MATERIAL =

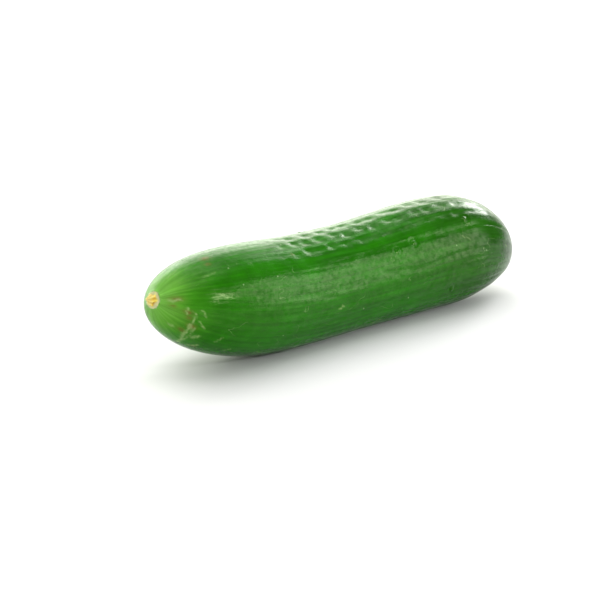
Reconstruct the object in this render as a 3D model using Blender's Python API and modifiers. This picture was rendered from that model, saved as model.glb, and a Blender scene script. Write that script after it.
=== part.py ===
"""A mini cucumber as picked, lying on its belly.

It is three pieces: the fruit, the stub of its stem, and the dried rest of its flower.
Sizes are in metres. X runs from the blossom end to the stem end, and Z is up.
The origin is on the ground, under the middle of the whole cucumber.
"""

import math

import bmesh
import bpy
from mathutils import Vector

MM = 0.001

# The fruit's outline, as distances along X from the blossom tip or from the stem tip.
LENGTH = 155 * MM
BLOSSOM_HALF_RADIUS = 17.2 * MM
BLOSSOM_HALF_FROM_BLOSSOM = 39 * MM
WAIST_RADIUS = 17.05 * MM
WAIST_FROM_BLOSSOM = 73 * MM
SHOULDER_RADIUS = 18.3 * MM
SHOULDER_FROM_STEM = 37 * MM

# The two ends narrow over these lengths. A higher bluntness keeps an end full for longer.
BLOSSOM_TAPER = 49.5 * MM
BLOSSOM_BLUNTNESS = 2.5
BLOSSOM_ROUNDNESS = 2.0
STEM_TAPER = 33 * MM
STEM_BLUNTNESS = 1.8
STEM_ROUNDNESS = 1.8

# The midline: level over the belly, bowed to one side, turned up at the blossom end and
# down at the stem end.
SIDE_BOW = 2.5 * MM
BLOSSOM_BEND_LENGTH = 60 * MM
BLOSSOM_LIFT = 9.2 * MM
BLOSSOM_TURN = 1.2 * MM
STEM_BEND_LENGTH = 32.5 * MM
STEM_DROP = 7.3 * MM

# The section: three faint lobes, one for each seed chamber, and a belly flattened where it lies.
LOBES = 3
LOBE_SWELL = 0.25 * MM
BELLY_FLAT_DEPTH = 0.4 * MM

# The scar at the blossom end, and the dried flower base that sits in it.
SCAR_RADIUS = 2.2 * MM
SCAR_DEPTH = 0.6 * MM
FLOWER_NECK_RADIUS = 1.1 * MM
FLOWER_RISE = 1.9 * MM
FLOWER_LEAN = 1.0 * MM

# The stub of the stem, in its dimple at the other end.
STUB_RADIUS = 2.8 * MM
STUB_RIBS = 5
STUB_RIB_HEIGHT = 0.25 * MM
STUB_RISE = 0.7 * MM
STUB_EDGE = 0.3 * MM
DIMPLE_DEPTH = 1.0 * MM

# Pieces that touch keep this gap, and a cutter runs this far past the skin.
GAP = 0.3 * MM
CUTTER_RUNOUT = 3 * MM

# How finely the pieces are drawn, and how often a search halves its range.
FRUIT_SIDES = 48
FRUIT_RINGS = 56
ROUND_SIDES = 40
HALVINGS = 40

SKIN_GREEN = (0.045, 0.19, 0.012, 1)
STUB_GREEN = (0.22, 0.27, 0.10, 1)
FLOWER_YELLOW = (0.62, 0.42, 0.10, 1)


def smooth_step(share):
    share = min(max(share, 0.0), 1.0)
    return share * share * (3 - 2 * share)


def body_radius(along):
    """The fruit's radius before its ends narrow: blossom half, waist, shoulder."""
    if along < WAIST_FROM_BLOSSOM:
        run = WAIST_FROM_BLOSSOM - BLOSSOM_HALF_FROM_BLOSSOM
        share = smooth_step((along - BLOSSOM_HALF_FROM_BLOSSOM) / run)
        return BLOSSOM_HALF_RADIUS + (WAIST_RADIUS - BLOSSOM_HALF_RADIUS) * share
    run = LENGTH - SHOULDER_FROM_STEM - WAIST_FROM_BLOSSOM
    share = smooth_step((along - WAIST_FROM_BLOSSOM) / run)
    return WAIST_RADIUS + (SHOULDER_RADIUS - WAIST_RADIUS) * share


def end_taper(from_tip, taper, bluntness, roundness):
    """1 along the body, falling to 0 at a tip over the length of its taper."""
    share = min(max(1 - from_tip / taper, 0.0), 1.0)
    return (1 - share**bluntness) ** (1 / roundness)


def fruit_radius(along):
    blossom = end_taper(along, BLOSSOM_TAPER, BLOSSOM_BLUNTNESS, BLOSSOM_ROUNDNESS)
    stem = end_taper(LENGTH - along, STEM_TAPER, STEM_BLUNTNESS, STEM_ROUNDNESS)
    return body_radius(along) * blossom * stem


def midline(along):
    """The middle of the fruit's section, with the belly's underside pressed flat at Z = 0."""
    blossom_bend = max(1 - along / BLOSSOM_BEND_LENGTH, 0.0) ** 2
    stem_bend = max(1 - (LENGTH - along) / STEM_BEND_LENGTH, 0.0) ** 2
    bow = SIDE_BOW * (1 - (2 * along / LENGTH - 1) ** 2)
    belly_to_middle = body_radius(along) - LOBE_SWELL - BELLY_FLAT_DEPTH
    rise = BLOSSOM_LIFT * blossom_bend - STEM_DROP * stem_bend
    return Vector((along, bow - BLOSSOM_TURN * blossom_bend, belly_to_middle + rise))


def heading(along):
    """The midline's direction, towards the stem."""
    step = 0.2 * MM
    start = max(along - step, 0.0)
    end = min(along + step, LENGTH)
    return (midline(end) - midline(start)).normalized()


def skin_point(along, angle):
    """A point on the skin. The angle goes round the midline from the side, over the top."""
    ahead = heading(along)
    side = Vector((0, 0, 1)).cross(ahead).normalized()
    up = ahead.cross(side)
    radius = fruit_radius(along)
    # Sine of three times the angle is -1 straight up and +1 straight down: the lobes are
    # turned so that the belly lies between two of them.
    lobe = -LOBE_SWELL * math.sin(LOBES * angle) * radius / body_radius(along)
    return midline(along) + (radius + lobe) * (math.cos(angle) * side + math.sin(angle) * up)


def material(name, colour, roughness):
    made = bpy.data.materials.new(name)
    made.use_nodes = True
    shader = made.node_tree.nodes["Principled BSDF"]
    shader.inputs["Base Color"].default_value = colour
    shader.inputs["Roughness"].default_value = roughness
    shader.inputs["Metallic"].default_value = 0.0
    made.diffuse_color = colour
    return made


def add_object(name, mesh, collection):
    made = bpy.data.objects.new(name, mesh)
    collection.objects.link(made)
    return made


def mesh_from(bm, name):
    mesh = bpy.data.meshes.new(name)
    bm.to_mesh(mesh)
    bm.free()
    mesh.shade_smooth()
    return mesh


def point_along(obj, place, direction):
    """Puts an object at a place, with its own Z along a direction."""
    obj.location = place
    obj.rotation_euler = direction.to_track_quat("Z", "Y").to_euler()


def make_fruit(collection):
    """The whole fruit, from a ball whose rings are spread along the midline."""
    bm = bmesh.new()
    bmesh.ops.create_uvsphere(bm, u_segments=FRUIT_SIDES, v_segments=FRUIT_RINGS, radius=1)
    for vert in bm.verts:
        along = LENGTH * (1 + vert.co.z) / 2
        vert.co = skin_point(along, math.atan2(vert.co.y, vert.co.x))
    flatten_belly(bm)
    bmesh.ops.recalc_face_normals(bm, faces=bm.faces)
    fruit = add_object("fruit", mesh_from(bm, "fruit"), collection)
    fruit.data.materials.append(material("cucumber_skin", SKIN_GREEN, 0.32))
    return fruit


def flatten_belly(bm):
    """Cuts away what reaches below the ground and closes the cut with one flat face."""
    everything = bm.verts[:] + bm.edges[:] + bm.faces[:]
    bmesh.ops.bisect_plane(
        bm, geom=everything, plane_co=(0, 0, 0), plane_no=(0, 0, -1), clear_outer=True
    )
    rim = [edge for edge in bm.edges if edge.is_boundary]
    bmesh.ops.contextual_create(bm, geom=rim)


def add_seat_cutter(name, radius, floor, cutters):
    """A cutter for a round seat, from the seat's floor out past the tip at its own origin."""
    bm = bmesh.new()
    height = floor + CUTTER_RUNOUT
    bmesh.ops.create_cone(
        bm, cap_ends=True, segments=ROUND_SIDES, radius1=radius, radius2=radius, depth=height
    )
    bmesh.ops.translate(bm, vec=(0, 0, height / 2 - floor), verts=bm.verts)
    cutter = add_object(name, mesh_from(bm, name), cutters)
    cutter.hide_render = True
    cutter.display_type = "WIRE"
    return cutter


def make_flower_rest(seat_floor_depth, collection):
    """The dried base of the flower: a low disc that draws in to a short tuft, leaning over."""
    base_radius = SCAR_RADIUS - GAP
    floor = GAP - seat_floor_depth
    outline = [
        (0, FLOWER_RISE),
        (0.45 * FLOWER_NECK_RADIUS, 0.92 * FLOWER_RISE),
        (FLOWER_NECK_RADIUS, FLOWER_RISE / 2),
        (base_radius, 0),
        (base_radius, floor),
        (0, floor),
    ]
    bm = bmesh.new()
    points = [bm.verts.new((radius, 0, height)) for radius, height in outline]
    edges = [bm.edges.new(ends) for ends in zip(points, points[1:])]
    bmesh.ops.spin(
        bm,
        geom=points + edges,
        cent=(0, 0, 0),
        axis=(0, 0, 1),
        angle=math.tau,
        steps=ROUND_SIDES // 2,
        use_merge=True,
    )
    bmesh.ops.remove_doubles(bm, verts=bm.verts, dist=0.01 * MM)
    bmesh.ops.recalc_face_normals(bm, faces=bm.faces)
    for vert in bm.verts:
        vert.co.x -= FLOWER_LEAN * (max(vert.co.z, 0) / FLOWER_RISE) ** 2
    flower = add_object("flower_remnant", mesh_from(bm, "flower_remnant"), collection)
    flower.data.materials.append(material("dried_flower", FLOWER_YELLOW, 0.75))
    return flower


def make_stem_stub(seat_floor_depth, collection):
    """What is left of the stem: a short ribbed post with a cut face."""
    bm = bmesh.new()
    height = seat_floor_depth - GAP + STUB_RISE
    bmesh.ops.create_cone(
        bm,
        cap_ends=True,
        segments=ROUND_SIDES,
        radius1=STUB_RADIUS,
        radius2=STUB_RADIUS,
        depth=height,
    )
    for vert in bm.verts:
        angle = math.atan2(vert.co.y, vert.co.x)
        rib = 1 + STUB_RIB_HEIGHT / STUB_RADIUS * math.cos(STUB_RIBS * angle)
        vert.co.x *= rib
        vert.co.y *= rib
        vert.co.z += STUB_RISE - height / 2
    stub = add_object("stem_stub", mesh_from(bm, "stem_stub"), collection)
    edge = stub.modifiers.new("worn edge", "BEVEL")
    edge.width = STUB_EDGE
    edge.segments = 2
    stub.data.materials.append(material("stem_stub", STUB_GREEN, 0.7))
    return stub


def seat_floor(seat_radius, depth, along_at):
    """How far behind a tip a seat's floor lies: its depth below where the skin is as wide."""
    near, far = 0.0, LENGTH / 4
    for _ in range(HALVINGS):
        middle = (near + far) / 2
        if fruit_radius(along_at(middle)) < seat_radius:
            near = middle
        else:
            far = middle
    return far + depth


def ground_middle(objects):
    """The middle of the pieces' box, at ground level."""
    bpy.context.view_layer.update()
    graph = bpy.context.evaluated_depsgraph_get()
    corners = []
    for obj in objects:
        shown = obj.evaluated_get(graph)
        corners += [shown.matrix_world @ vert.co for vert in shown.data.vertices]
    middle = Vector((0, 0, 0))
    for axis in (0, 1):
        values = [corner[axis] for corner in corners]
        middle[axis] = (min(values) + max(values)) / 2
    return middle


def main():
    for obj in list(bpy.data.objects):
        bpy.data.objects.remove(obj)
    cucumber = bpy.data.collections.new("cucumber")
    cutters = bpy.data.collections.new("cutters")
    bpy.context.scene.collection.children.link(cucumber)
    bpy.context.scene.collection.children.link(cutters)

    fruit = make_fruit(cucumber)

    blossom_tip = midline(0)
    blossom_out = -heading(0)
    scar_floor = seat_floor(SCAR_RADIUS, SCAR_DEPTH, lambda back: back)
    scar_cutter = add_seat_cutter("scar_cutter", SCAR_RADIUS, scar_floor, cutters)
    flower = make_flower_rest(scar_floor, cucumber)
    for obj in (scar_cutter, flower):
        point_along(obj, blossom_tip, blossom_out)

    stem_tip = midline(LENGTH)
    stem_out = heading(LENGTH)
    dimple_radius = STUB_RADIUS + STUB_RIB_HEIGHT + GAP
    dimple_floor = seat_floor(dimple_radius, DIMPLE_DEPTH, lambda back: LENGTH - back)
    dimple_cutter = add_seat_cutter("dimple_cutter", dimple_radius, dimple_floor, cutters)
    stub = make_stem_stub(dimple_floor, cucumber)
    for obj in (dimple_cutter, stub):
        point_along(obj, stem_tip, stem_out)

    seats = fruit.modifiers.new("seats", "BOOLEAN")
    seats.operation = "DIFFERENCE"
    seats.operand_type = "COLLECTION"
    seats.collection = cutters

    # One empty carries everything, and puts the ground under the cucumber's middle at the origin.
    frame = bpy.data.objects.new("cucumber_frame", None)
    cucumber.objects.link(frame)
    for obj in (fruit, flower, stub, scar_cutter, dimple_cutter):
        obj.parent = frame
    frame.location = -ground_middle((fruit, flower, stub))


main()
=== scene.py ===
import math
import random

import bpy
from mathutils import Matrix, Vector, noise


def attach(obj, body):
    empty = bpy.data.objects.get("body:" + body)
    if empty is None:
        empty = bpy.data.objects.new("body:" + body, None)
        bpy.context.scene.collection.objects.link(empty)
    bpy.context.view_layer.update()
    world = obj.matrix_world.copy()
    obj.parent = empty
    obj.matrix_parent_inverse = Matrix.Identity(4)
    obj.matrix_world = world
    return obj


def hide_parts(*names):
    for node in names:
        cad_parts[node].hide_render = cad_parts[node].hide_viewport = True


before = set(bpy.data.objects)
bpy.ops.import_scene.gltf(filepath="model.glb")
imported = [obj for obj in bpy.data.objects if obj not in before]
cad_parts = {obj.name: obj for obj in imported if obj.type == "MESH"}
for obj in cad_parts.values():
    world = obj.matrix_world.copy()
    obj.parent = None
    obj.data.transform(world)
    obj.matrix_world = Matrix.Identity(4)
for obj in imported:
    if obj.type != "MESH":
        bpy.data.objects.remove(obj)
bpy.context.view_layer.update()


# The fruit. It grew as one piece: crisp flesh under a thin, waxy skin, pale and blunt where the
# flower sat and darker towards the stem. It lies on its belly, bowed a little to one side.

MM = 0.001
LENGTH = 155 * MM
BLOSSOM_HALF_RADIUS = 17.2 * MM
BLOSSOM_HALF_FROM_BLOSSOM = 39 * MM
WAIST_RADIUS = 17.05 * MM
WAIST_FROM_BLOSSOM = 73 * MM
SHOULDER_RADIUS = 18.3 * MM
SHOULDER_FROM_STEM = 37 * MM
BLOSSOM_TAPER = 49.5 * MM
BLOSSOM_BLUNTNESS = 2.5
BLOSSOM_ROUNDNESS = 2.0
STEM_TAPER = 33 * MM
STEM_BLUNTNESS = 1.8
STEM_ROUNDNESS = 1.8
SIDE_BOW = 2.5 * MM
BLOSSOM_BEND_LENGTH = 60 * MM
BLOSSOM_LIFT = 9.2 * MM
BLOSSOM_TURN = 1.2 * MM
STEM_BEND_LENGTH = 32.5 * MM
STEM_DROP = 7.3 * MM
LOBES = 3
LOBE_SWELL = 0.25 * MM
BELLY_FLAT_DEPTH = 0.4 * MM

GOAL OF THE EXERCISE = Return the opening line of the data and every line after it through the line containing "on its belly.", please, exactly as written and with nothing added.

ANSWER BELOW =
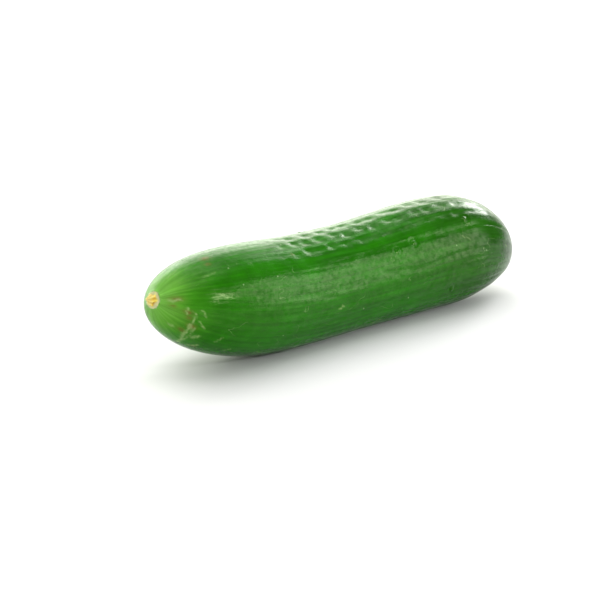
Reconstruct the object in this render as a 3D model using Blender's Python API and modifiers. This picture was rendered from that model, saved as model.glb, and a Blender scene script. Write that script after it.
=== part.py ===
"""A mini cucumber as picked, lying on its belly.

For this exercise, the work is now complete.